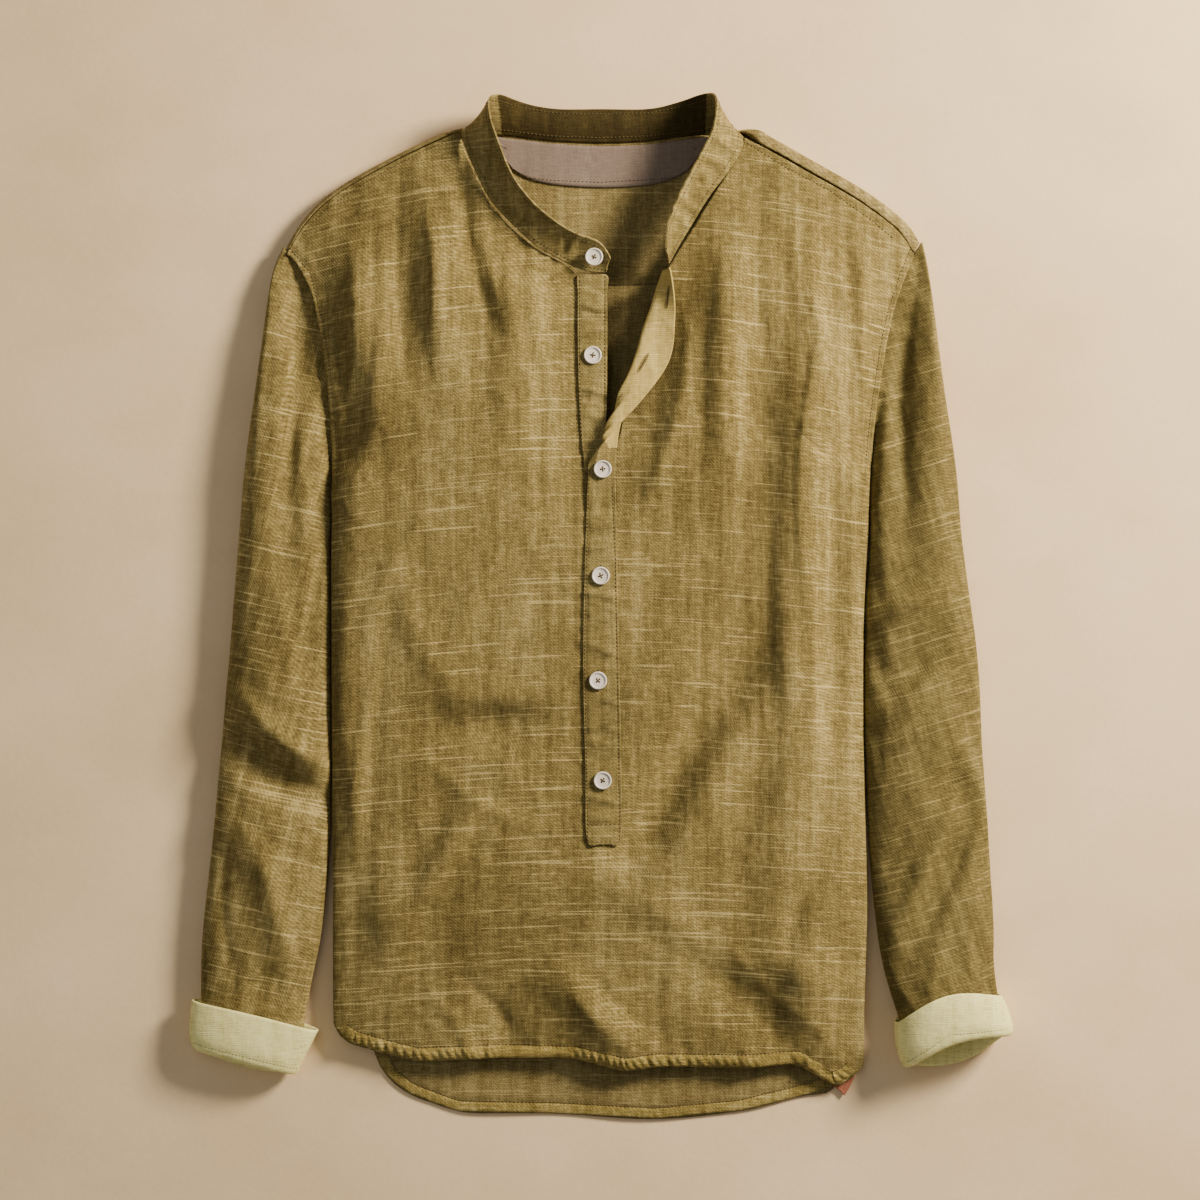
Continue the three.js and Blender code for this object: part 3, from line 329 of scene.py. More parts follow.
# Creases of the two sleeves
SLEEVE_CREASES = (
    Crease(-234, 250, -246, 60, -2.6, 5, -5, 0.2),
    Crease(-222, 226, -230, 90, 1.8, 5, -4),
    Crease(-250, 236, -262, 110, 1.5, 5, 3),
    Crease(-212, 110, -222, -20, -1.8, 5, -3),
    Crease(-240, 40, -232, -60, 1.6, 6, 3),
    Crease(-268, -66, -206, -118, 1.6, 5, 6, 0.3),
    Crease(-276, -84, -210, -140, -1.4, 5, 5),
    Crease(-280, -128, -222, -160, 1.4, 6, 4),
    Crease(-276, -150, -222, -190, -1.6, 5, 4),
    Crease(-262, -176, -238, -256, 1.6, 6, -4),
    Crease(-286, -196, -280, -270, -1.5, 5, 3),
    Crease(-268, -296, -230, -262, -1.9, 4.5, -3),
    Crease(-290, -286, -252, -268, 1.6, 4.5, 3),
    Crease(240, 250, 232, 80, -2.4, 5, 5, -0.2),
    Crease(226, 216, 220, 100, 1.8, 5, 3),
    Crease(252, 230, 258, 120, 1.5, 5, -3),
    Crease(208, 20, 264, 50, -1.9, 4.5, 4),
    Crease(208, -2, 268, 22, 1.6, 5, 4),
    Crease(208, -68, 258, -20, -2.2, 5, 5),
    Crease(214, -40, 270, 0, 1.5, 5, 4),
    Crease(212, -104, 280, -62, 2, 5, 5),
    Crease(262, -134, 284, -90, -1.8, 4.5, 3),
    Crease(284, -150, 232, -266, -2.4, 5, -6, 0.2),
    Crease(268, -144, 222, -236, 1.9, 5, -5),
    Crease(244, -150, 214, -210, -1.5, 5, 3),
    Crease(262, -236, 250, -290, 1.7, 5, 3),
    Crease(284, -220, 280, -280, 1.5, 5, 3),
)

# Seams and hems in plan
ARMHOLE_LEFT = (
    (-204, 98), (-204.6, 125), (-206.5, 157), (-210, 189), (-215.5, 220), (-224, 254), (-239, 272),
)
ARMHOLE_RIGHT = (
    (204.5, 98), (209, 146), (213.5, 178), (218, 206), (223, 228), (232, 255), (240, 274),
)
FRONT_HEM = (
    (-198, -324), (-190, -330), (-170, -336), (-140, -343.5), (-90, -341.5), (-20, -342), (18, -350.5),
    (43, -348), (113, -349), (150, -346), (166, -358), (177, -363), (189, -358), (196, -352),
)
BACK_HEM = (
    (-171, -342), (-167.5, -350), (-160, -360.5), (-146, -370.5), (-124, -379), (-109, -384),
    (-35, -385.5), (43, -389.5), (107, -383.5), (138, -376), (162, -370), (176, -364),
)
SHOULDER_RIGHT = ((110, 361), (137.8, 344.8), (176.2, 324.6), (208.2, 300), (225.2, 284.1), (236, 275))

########

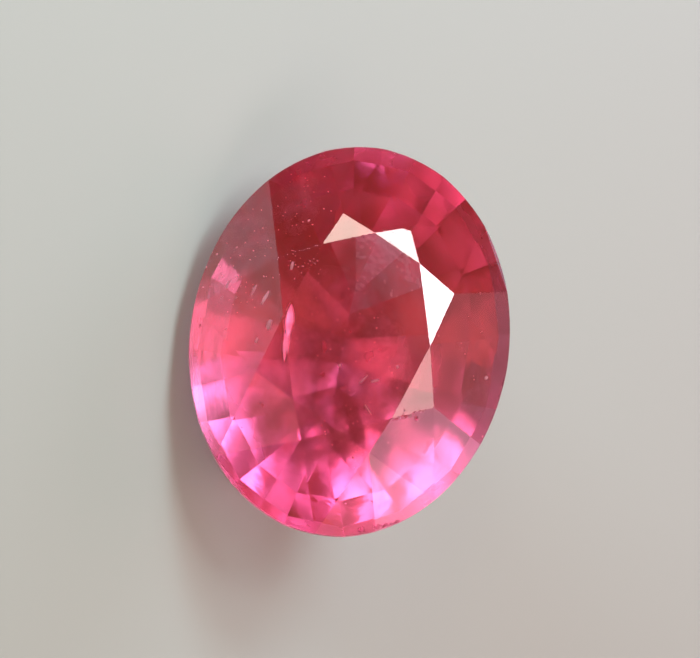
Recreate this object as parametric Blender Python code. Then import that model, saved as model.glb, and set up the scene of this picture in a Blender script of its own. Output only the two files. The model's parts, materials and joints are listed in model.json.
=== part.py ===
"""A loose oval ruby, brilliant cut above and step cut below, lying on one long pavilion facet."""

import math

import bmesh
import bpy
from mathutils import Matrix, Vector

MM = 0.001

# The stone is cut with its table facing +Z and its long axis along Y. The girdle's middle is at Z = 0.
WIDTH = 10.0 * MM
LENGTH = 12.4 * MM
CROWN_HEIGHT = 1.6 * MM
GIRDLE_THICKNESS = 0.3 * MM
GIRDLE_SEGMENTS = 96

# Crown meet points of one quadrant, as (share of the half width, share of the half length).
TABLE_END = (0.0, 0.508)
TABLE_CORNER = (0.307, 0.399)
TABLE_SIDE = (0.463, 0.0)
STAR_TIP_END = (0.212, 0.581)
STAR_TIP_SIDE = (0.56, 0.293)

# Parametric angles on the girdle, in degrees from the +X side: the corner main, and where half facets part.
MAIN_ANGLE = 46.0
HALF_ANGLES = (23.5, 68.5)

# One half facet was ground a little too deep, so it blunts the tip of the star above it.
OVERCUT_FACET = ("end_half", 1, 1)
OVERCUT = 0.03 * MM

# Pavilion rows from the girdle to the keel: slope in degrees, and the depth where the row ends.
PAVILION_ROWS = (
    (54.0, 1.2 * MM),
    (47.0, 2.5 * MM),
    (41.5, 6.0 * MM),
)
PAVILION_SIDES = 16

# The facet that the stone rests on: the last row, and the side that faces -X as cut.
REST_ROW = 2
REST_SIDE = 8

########

-- WHAT TO DO --
Of the lines in the data above, how many contain the word "import"? Give only that figure.

-- TASK ANSWER --
5